The nappy? Soiled. The change table? Soon to be collateral damage. In the end, I couldn’t bear to let her panic. So I went rogue: a standing nappy change. She clung to me like a koala while I attempted a mid-air, mid-turbulence bottom wipe.
It was a time.
The cubicle clean-up was somehow worse than her actual bum, but we emerged, breathless and only slightly damp, with our dignity mostly intact.
She cooed “Mama” and “Dada” as she snuggled back into us, smashing a bottle like it was happy hour and casually planting her bare feet on the seat in front. Thankfully, that seat belonged to a fellow new mum with a baby on his first flight. We exchanged the silent look of survival. Mutual chaos, no judgment. Just vibes and baby wipes.
The rest of the flight was blessedly relatively uneventful. Short, efficient, and low on tantrums. A true miracle.

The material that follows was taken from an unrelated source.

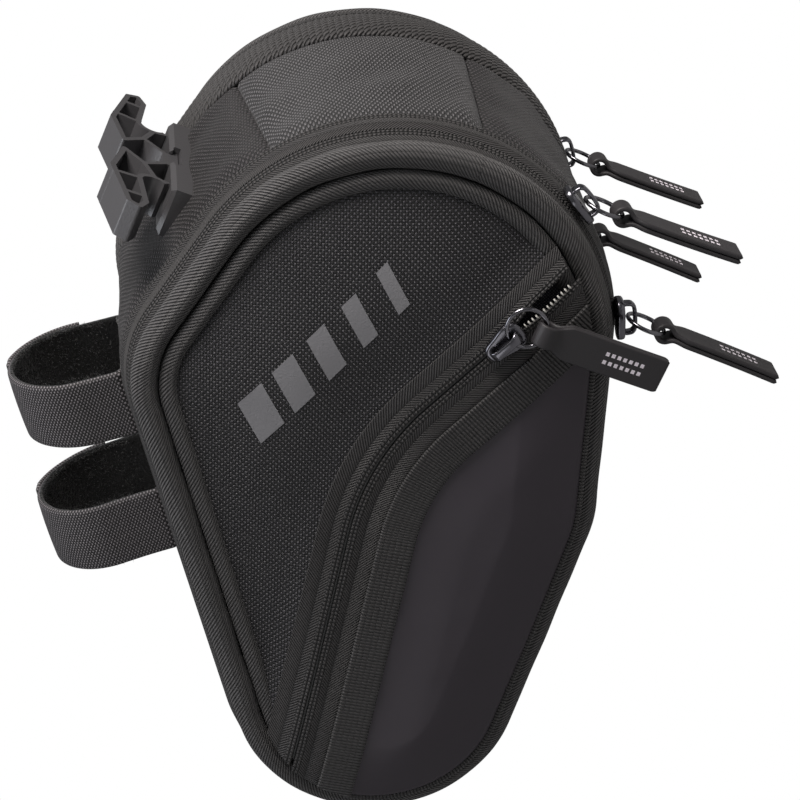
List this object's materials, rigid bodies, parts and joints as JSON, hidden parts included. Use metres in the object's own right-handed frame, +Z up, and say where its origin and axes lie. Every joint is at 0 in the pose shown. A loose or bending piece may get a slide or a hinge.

Oslo arrival: trains, puddings & prams
Rain greeted us in Oslo, proving once again that the weather in Scotland is clingier than an ex with your Netflix login. Customs waved us through without a glance. We could’ve smuggled in an entire distillery and no one would’ve blinked.
Lark inhaled a raspberry rice pudding from the airport café like she hadn’t just eaten a ham sandwich the size of her face. Then we bought return tickets for the Flytoget express train into the city. It was fast, clean, and eerily quiet — like a very polite rollercoaster with heating.
We arrived at Oslo Central and immediately realised we were inside a shopping mall. From there, we navigated through ice-cold wind (summer, who?) and polished tile corridors with:
one baby,
two suitcases,
two backpacks,
one nappy bag,
one travel cot, and
a pram.
A logistical symphony. Or a hostage negotiation.
We eventually made it to Bob W. The room was warm, just spacious enough, and powered by sheer relief. We settled in with snacks and treated ourselves to the first two episodes of The Last of Us Season 2 – because what better way to unwind from a public poonami than with a show about survival?